Unlike other parts of Java, Lasem only produce hand painted batik, and one house which had kept its tradition for years was Rumah Oei ("House of Oei"). Roemah Oei was built by an immigrant from Fujian, China, Oei Am, in 1818. He and his descendants used to live in this house but today,
it had been converted to a museum, restaurant and an Inn, run by the 7th generation. It is known as the House of Peranakan that promotes local cuisine as well as hand painted batik. House of Oei is not only cozy but also historical; it reminds me of the tea houses in the old town of Chengdu.
Our next destination was Tjoe An Kiong temple, the oldest temple in Lasem. It was said the temple was built in the 16th century. Interestingly, one part of its wall was covered by monochrome murals believed to reflect the mythology of Taoist Gods by Xu Zhonglin, Chinese writer who lived in the Ming Dynasty. We had a chance to meet the care taker of the temple who shared the fact that some of the temple's original paper trail was confiscated during one of the raids in the 80s and was never returned. On the door, there was a wood carving of a panther which symbolized the taming of cruelty.
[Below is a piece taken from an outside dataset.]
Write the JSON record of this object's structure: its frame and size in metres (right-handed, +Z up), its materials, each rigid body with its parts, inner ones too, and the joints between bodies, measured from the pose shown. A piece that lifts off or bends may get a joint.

We were also lucky to have visited Ratavana Arama Temple, a Buddhist temple, for private use. It is said to have the largest sleeping Buddha statue (14th meter length) in Indonesia. Before
we climbed to where the Sleeping Buddha was, we passed a Boddhi tree.
On our way back to Semarang, we stopped by at Pertapaan Bunda Pemersatu Gedono ("Gedono Monastery"), a Catholic Retreat Place located on a hill, used for retreat. Established in 1987, it housed 40 nuns, and for whatever reasons, the number of its occupants could never be above 40. Out of the 40 nuns, one is in charge of the external communication. Apart from praying, the nun spent their time doing daily chores such as managing vegetable plantation and preparing jam, syrup, cake, home-made cheese, yoghurt and butter, of which milk is sourced from the local community.
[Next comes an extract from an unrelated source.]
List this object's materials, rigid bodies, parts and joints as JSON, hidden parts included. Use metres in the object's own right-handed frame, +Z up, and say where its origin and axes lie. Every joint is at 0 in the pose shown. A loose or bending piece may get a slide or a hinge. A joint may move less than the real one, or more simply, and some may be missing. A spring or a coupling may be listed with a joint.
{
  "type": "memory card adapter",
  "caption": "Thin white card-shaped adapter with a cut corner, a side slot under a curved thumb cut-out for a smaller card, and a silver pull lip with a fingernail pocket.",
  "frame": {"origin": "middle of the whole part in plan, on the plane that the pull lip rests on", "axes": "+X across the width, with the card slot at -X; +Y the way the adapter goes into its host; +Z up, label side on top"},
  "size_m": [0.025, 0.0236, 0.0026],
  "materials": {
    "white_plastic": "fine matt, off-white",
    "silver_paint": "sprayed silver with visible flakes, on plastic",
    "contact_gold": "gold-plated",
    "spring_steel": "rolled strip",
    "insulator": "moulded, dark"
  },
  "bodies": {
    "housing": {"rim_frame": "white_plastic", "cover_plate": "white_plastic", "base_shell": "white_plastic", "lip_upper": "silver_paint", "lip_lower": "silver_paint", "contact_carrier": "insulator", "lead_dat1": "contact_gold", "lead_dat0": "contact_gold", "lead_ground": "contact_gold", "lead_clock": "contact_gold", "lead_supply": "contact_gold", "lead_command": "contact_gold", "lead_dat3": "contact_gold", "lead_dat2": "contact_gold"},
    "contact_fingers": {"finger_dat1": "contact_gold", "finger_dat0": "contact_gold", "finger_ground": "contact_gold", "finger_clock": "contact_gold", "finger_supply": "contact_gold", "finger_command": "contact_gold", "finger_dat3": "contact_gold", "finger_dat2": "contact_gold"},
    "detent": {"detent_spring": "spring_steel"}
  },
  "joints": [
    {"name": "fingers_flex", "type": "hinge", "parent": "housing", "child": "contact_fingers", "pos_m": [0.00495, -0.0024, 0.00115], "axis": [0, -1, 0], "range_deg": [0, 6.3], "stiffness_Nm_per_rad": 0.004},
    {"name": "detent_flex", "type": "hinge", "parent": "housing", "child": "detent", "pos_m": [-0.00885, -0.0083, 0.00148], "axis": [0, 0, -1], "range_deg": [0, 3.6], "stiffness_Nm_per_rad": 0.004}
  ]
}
Since my first visit, I had been back to Lasem. This time, I and my relatives had an opportunity to visit Batik Nyah Kiok, a Batik House where the ladies had been creating the same Gunung Ringgit Pring pattern batik in the past 50 years. Interestingly, the batik preparation was processed at a 100 years old Javanese style house, as part of Yayasan Lasem Heritage or Lasem Heritage Foundation. As we walked around at the old town, we came across a grandma who was friendly and invited us to
her house! She lived with her son and daughter in law. We were served mangoes, cookies and tea. What a pleasant surprise!
My favorite batik house was Luminto, run by Ibu Eka, whose team of ladies produce high quality, well designed batik. The gallery and workshop were located behind a wet market, so secluded that we didn’t know there was a beautiful, heritage Javanese House! Of course, there were others that we didn’t even have a chance to visit: Beruang, Maranatha, Mawar, Sekar Kencana, Katrin Bee, Padi Boeloe, Batik Gajah, Dua Putri, Kidang Mas, Purnomo, Ningrat, Sumber Rejeki, Mulya Jaya, Asri Ana Budaya, Sekar Mulya, Ar Rahma, Gendhis, Hamdanah, Pesona Canting, Gading Kencana, Najam, dan Barokah.
Whilst I visited the same sites, there were more places that I missed: Lawang Ombo or Opium House built in 1860 by Lim Sim Kiok, an opium trader. Another one that I have missed was Omah Tegel or House of Tile, and Rumah Batik Kidang or Batik House Kidang. Perhaps, there will be next trip!